と、手元の用紙にメモをとりつつ、パジャマ、タオルに始まり、あらゆる小物、そして母のバッグの中(といっても、もはや母のバッグにはティッシュと筆記具しか残っていない)に至るまで持ち込んだものを一つ一つ調べる。

そんな看護師さんの姿を見ながら、ああ、この人は認知症の見守りに慣れてらっしゃるな、と私は思った。

母の趣味や好きなことを聞いたのは、話のきっかけを作るためだろう。認知症の人が不安を口にしたり興奮気味な時、あるいはそうで無い時ももちろん、「そういった話題」を糸口に機嫌をとったり交流の展開を図ろうとするのだろう。

そして、あれは何処にいった、これは何なの、は認知症の人のあるあるなので、あったものとなかったものを前もって知っておく、管理しておくというのも大切なことなのだろう。

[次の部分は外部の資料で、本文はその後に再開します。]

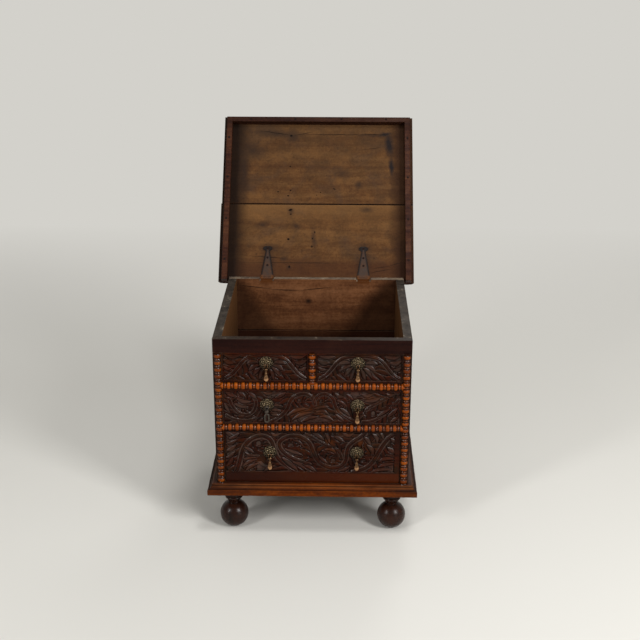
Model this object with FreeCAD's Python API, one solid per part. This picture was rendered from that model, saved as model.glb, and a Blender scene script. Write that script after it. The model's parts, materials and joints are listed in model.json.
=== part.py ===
import FreeCAD, Part
import math
import os

# Carved oak box on ball feet, with a hinged lid standing open, a deep compartment under it,
# two dummy rows of drawers and one real drawer. Millimetres, +Z up, +X to the viewer's right,
# +Y to the back. Everything is laid out from the carcass's front face at y = 0 and the floor
# at z = 0, then moved along Y so that the origin is the middle of the footprint at the floor.

V = FreeCAD.Vector

# Carcass boards
case_width = 450.0
case_depth = 425.0
side_thickness = 20.0
back_thickness = 16.0
front_thickness = 18.0
base_thickness = 20.0
side_joint_share = 0.5
side_joint_gap = 0.3
back_joint_gap = 3.0

# Rows of the front, from the rim down
top_rail_height = 33.0
top_row_height = 72.0
middle_row_height = 87.8
drawer_row_height = 135.9
back_upper_height = 140.0

# Split turnings: half-round strings of beads and reels
bead_width = 17.4
bead_pitch = 16.6
bead_length_share = 0.65
bead_end_share = 0.735
reel_length_share = 0.19
reel_radius_share = 0.84
groove_radius_share = 0.62
strip_side_margin = 0.2
upright_end_margin = 7.2
level_end_margin = 15.2
strip_point_depth = 5.0

# Compartment floor and its battens
floor_thickness = 10.0
batten_width = 12.0
batten_height = 12.0

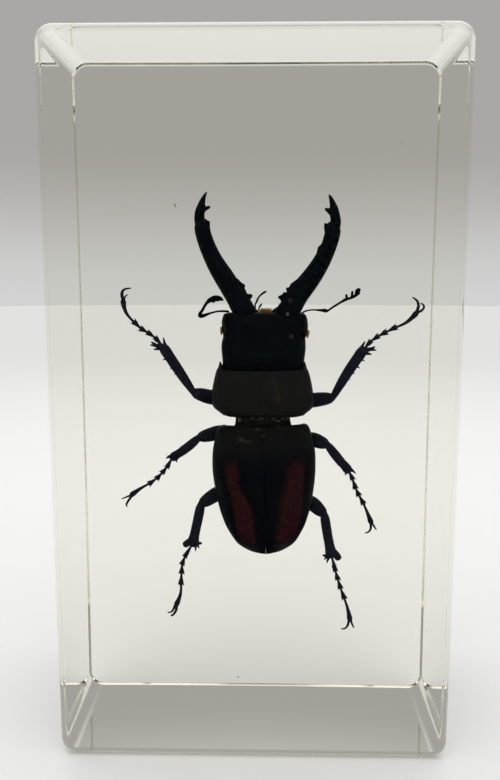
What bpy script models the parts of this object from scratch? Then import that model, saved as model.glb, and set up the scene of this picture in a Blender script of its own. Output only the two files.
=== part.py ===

S病院での「部分入れ歯紛失騒動」、あれはそもそもあったものが見つからないケースだった(結局、母のバッグの中にあった)が、初めからなかった物が見つからない・なくなったと騒がれるケースも十分あり得る話だ。

認知症の症状を持つ入院患者の持ち物チエックは、基本のキなのかもしれない。